Key Takeaways
- Absorption Over Extermination: The Mongols systematically integrated conquered peoples rather than simply ruling over them.
- Skills Acquisition: Each conquered people added capabilities – Chinese engineers, Persian administrators, Turkic cavalry.
- Identity Expansion: "Mongol" became an identity anyone could join through loyalty and service.
- Religious Tolerance: The Mongols remained neutral toward religions, preventing the resistance that religious persecution creates.
- Self-Reinforcing Growth: Each conquest made the next easier by adding capabilities.
The Mongol army that invaded Europe in 1241 included:
- Mongol horse archers
- Turkic cavalry from the steppes
- Chinese siege engineers
- Korean marines
- Persian administrators
- Alan heavy cavalry from the Caucasus
- Russian auxiliary forces
- Muslim artillery specialists
This wasn’t an occupation army using local auxiliaries. It was a fully integrated force where all these elements operated as one military system.
How did the Mongols achieve what no other empire managed – transforming conquered enemies into effective instruments of further conquest?
The Integration Machine#
Most empires face a fundamental tradeoff: extracting resources from conquered peoples while preventing their rebellion. The Mongols transcended this tradeoff through systematic integration.

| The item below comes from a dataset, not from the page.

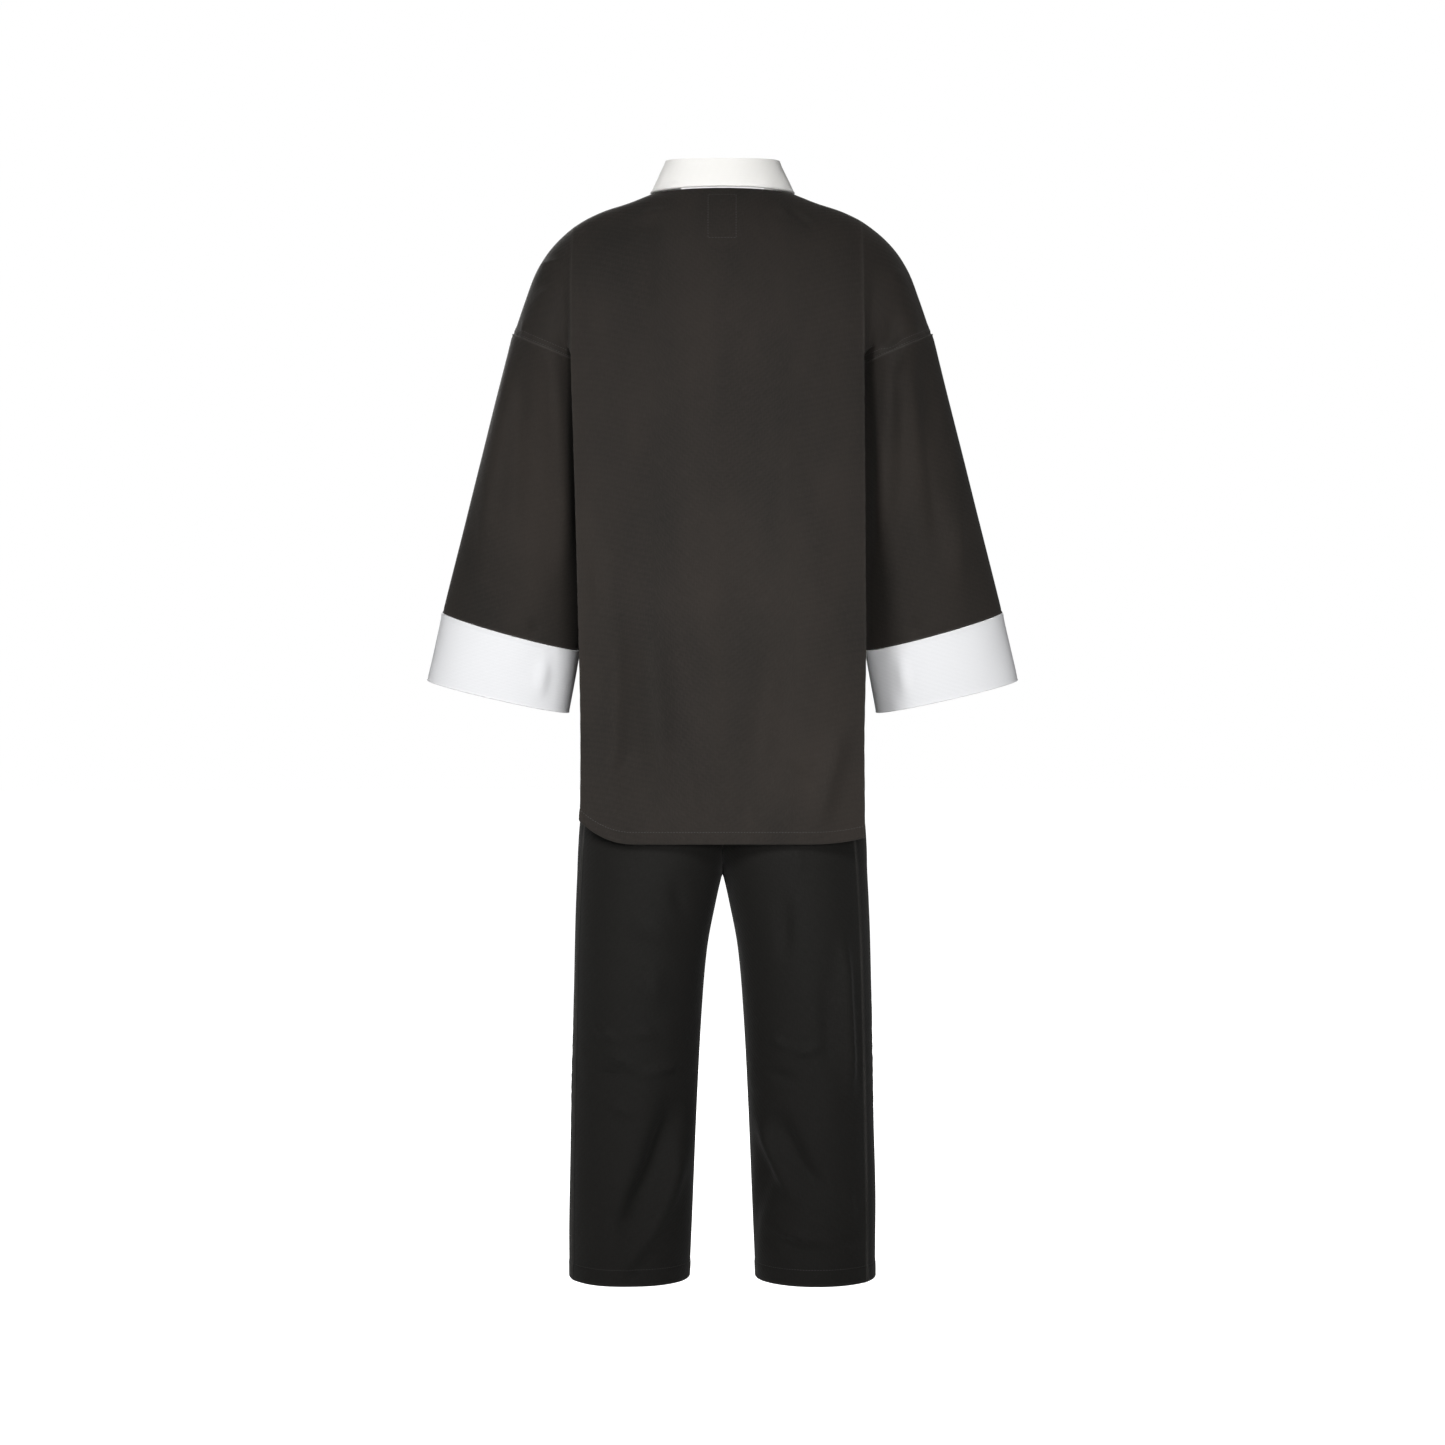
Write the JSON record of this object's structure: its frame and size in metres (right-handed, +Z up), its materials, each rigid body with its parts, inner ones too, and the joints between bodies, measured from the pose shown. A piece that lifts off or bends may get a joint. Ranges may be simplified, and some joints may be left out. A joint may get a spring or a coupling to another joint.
{
  "type": "tai chi uniform",
  "caption": "Tai chi uniform in hollow worn form: black jacket with white stand collar, wide white cuffs and knotted front closures, over straight black trousers.",
  "frame": {"origin": "in the middle of the neck opening, at the foot of the stand collar, where the wearer's shoulders hold the jacket up", "axes": "+Z up, +Y toward the wearer's back, +X toward the wearer's left hand"},
  "size_m": [0.7196, 0.2454, 1.337],
  "materials": {
    "jacket_cloth": "matt warm black twill",
    "trouser_cloth": "matt black twill",
    "white_trim": "matt white twill"
  },
  "bodies": {
    "root": {"jacket_back": "jacket_cloth", "jacket_front_left": "jacket_cloth", "jacket_front_right": "jacket_cloth", "sleeve_left": "jacket_cloth", "sleeve_right": "jacket_cloth", "collar": "white_trim", "cuff_left": "white_trim", "cuff_right": "white_trim", "frog_knot_1": "white_trim", "frog_loop_1": "white_trim", "frog_knot_2": "white_trim", "frog_loop_2": "white_trim", "frog_knot_3": "white_trim", "frog_loop_3": "white_trim", "frog_knot_4": "white_trim", "frog_loop_4": "white_trim", "frog_knot_5": "white_trim", "frog_loop_5": "white_trim", "frog_knot_6": "white_trim", "frog_loop_6": "white_trim", "frog_knot_7": "white_trim", "frog_loop_7": "white_trim", "waistband": "trouser_cloth", "trouser_back_left": "trouser_cloth", "trouser_back_right": "trouser_cloth", "trouser_front_left": "trouser_cloth", "trouser_front_right": "trouser_cloth"}
  },
  "joints": []
}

The Standard Imperial Model#
Traditional empires:
- Ruled over subject peoples as distinct groups
- Maintained separation between conquerors and conquered
- Extracted tribute while leaving local structures intact
- Faced constant rebellion as subjects remained “other”
The Mongol Alternative#
The Mongols:
- Absorbed subject peoples into the Mongol system
- Mixed populations to break old loyalties
- Promoted capable individuals regardless of origin
- Transformed enemies into stakeholders
The Four-Stage Integration Process#
Mongol integration followed a consistent pattern:
Stage 1: Conquest and Assessment#
During and immediately after conquest:
- Identify valuable individuals – craftsmen, engineers, administrators, warriors
- Separate them from general population
- Assess capabilities through testing
- Assign to appropriate roles
Skilled individuals were assets to be preserved, not threats to be eliminated.
Stage 2: Structural Integration#
Captured populations were reorganized:
- Broken into decimal units (arbans, zuuns, etc.)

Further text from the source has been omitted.